Princeton researchers are working smarter, not harder

The genetic cause of autism spectrum disorder is notoriously hard to research. Genetic markers for the disorder are tough to match from patient to patient because they’re so rare—one of the most common genetic signifiers is only found in less than one percent of those diagnosed with autism. Even when genetic anomalies are found, they must be checked against family members genomes to ensure it’s not attributable to a more commonly inherited mutation that doesn’t cause disease.

Researchers at Princeton and the Simons Foundation turned the traditional approach on its head, teaching a machine learning algorithm to look for the genetic relationships that could cause autism. The algorithm scoured a digital network of the human genome’s interactions, looking for relationships and connections that are similar to those in previously-known markers for autism. The research shines a light on how the disorder hides within our genome, highlighting 2,500 genes ripe for further research.

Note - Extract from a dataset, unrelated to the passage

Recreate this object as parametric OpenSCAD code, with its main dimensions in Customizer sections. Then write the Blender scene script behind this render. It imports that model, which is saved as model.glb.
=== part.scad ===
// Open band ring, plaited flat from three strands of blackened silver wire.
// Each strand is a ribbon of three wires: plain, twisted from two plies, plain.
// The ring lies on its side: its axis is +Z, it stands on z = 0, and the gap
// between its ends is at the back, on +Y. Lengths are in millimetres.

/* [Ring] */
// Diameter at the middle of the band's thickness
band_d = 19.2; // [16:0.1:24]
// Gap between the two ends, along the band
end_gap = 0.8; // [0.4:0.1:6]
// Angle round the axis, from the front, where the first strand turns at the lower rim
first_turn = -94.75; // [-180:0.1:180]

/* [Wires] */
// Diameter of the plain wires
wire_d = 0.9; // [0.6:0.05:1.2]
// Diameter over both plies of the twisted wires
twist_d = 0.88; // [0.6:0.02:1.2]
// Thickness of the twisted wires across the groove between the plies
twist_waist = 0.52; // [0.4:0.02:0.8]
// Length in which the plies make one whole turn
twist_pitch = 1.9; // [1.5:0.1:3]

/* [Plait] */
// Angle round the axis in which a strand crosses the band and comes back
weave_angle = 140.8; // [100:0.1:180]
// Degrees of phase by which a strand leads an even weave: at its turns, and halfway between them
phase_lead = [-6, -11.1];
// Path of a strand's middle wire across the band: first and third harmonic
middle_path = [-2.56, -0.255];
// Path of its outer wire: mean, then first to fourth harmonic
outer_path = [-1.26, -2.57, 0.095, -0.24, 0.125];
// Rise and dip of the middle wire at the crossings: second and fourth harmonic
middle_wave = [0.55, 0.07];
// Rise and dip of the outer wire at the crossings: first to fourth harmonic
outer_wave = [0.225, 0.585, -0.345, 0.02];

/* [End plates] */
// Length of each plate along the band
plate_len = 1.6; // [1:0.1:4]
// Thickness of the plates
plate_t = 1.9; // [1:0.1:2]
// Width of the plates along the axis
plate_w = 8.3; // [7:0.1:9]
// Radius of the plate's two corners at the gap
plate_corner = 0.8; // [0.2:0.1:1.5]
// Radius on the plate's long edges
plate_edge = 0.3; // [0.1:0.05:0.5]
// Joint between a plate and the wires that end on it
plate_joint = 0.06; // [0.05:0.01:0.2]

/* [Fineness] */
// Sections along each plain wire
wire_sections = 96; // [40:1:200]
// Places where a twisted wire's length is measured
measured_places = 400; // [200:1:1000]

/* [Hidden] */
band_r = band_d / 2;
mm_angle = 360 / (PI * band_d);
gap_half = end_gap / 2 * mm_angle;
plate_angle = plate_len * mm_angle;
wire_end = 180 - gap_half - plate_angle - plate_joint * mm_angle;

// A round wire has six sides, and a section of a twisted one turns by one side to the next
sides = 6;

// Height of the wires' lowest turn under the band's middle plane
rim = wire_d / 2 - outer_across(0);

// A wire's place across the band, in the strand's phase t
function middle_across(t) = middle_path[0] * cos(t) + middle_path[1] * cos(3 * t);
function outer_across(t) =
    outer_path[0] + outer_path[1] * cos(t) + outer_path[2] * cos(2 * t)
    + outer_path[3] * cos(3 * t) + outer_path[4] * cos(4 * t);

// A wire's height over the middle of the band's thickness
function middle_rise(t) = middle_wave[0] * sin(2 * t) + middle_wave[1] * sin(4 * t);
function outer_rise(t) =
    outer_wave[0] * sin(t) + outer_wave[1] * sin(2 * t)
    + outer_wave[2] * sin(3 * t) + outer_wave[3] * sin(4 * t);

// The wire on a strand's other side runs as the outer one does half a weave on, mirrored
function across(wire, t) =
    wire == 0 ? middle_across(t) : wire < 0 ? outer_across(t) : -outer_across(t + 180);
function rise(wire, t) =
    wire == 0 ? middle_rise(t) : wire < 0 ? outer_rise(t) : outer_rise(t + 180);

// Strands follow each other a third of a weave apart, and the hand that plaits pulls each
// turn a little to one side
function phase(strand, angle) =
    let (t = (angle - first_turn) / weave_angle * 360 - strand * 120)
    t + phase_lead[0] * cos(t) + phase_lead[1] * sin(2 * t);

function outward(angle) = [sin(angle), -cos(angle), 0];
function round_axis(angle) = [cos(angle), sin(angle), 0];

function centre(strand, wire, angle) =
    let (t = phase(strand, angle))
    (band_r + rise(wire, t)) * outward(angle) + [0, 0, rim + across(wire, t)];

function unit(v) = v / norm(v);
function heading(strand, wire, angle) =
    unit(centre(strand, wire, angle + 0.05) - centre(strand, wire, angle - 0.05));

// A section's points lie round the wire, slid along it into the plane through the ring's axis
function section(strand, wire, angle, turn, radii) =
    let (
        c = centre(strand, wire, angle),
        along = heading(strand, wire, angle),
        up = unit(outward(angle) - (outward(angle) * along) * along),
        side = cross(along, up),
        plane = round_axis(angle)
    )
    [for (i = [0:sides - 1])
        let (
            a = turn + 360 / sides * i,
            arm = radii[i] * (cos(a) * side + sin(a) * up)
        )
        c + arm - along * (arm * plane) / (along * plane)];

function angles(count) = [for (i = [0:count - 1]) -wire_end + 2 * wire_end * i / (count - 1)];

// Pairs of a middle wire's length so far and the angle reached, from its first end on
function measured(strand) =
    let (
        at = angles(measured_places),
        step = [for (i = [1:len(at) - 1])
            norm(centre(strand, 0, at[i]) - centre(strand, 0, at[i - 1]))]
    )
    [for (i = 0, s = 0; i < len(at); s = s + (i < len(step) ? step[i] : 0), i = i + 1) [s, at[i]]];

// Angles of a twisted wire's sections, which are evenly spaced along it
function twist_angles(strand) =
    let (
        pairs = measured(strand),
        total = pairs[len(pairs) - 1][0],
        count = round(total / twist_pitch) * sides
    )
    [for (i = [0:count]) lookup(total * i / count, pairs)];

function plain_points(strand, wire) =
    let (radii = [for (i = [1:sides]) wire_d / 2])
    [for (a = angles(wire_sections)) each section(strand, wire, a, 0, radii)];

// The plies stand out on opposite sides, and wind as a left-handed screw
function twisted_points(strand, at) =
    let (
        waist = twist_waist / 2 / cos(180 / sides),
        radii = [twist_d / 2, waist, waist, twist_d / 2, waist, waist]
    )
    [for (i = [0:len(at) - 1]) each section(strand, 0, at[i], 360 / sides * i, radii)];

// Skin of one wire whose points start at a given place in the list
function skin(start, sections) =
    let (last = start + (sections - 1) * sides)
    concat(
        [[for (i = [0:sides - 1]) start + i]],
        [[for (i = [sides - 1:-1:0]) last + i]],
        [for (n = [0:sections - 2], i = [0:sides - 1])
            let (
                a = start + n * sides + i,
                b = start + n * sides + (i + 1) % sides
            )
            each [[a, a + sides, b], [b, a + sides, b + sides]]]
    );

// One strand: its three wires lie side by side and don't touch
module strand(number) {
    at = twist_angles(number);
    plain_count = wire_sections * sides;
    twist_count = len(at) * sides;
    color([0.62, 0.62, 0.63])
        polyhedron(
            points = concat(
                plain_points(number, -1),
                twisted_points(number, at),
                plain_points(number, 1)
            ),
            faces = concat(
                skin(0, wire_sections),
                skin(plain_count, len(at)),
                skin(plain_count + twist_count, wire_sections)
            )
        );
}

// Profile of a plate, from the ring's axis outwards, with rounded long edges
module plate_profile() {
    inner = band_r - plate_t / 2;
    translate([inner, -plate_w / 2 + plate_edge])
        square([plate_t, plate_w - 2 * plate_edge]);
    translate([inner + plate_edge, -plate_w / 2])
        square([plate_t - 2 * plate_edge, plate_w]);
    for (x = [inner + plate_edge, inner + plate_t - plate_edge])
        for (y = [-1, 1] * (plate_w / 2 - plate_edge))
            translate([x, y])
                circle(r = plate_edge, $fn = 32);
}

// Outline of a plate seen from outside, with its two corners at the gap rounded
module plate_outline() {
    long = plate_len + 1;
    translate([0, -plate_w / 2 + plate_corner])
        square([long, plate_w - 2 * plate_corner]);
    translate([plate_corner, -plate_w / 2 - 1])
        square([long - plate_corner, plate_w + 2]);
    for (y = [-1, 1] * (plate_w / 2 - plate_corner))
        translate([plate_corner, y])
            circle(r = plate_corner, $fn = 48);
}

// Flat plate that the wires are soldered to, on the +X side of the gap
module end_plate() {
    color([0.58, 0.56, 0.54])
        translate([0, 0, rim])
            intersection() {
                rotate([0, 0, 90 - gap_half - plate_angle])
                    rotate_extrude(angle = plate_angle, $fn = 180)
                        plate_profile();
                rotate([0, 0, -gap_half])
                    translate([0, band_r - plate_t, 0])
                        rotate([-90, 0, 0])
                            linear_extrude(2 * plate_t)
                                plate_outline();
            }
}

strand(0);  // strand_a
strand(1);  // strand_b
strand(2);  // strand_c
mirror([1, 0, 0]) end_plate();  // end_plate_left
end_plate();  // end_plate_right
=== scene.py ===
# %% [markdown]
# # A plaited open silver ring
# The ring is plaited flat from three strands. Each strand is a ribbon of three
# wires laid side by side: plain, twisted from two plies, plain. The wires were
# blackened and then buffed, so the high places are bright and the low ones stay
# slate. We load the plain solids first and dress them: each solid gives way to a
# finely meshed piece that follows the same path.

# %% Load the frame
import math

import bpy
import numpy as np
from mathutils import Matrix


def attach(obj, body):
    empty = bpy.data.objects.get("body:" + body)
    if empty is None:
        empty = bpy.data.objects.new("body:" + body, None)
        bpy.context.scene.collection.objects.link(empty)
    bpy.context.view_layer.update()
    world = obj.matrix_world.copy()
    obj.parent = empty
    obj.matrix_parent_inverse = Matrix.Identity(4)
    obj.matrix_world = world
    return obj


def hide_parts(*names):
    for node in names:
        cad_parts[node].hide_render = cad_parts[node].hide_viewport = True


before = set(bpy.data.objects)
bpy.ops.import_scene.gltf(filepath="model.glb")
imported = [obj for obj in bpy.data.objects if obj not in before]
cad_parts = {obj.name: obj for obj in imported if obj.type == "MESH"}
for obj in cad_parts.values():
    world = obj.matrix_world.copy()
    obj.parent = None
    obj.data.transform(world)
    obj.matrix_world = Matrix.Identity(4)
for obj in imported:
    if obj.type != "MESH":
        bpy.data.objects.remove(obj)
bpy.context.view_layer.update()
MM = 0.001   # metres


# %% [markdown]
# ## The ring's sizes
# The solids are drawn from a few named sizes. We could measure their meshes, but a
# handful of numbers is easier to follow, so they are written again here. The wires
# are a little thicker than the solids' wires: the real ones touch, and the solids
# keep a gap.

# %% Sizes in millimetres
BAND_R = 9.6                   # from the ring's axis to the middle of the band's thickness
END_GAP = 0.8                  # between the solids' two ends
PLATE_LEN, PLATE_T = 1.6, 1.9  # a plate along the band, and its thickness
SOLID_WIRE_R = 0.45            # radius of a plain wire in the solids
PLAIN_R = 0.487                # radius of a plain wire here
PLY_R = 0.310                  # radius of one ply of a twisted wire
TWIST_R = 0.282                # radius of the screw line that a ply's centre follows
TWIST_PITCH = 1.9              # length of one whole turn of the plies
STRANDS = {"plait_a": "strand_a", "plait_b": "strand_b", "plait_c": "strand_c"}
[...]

“We don’t just say that [a gene] has a 90 percent chance of being autism-associated, because we have the network we can actually say, ‘This is how it’s connected to autism,'” said Olga Troyanskaya, co-author of the paper published in Nature Neuroscience.

The results aren’t immediately useful for identifying the disorder in patients. Instead, they could make finding more autism-causing genes faster and less expensive. Now that scientists have a better idea of where where to look, they can selectively sequence parts of the genome that correlate to the disorder. Those who can parse through seemingly-dense genomic data can access the team’s results online.

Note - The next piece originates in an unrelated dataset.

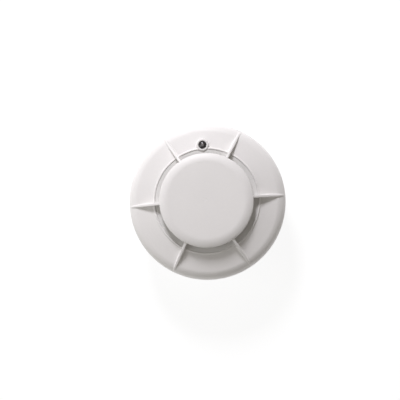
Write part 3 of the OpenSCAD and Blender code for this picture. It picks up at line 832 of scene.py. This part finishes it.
def add_light(name, azimuth, elevation, distance, size, power, colour):
    """A square soft light aimed at the cap from a direction given in degrees."""
    a, e = radians(azimuth), radians(elevation)
    way = Vector((cos(a) * cos(e), sin(a) * cos(e), sin(e)))
    data = bpy.data.lights.new(name, "AREA")
    data.size = size
    data.energy = power
    data.color = colour
    lamp = bpy.data.objects.new(name, data)
    lamp.location = Vector((0, 0, TOP_Z * MM)) + way * distance
    lamp.rotation_euler = way.to_track_quat("Z", "Y").to_euler()
    bpy.context.scene.collection.objects.link(lamp)


def add_world(strength, colour):
    world = bpy.data.worlds.new("studio")
    world.use_nodes = True
    world.node_tree.nodes["Background"].inputs["Color"].default_value = colour
    world.node_tree.nodes["Background"].inputs["Strength"].default_value = strength
    bpy.context.scene.world = world


def add_camera(tilt, lean, turn, distance, width, centre):
    """The camera looks almost straight down on the front. tilt is how far it leans off the axis,
    lean the side it leans to, turn the detector's own turn in the picture, all in degrees.
    width is what the picture's side spans at the rim, and centre the rim's place in the picture."""
    t, a = radians(tilt), radians(lean)
    back = Vector((sin(t) * cos(a), sin(t) * sin(a), cos(t)))
    up = Vector((cos(radians(90 - turn)), sin(radians(90 - turn)), 0))
    right = up.cross(back).normalized()
    up = back.cross(right)
    data = bpy.data.cameras.new("camera")
    data.sensor_width = 36.0
    data.lens = data.sensor_width * distance / width
    data.shift_x = 0.5 - centre[0]
    data.shift_y = centre[1] - 0.5
    camera = bpy.data.objects.new("camera", data)
    spot = Vector((0, 0, RIM_Z * MM)) + back * distance
    camera.matrix_world = Matrix((
        (right.x, up.x, back.x, spot.x), (right.y, up.y, back.y, spot.y),
        (right.z, up.z, back.z, spot.z), (0, 0, 0, 1)))
    bpy.context.scene.collection.objects.link(camera)
    bpy.context.scene.camera = camera


make_cover()
make_lens()
make_deck()
make_base()
make_chassis()
dress_cad()

add_floor()
add_world(0.22, (1.0, 0.94, 0.87, 1))
add_light("key", azimuth=99, elevation=35.5, distance=1.0, size=0.24, power=8.5,
          colour=(0.965, 0.95, 1.0))
add_light("fill", azimuth=190, elevation=30, distance=1.0, size=0.7, power=2.6,
          colour=(1.0, 1.0, 1.0))
add_camera(tilt=5.2, lean=300, turn=4.3, distance=0.62, width=0.2615, centre=(0.5185, 0.5042))
bpy.context.scene.view_settings.view_transform = "Standard"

She explains that these interactions are like electrical circuits—every piece needs to work for the whole process to function.

Troyanskaya sets up a scenario where two genes need to bind in order to activate a third gene, one that’s important for brain development.

“If something goes wrong, like you don’t have one of those genes to bind together, then they’re not going to go on and bind the third gene, and now you broke this little circuit,” Troyanskaya says.

That’s how the algorithm works: it analyzes at how these little circuits break, the nature of the genes that are affected, and how they interact with genes around them, and then finds similar potential scenarios throughout the genome. The assumption, however, is that there’s a pattern.

But our knowledge of genomic markers is limited—we know 65, but estimates say there can be 400-1000 markers still undiscovered. And of those 65, only 19 are what the Princeton team considered “gold-standard,” or meeting an incredibly high probability of causing autism.

Machine learning algorithms, while able to comb through massive troves of data faster than humanly possible, lack human ability to learn with just a few examples. With such complex information, 19 examples is an extremely small batch for the algorithm to learn from. So Troyanskaya and her team used a trick to maximize that data, by providing counter-examples of genetic disease to the algorithm. By telling the algorithm to ignore other genetic disorders, it can hone the search for autism-specific relationships.

While the algorithm did all the legwork, Troyanskaya says this research was possible because of the team’s gene-interaction network, which was published in 2015. The network contains predictions for how 25,825 genes relating to tissue, like the brain, work together. It’s more than a list of genes—it’s thousands of matrixes that represent each gene behaves in the brain.

Moving forward, the team is looking at how this same technique could be applied for mapping individual patient genomes.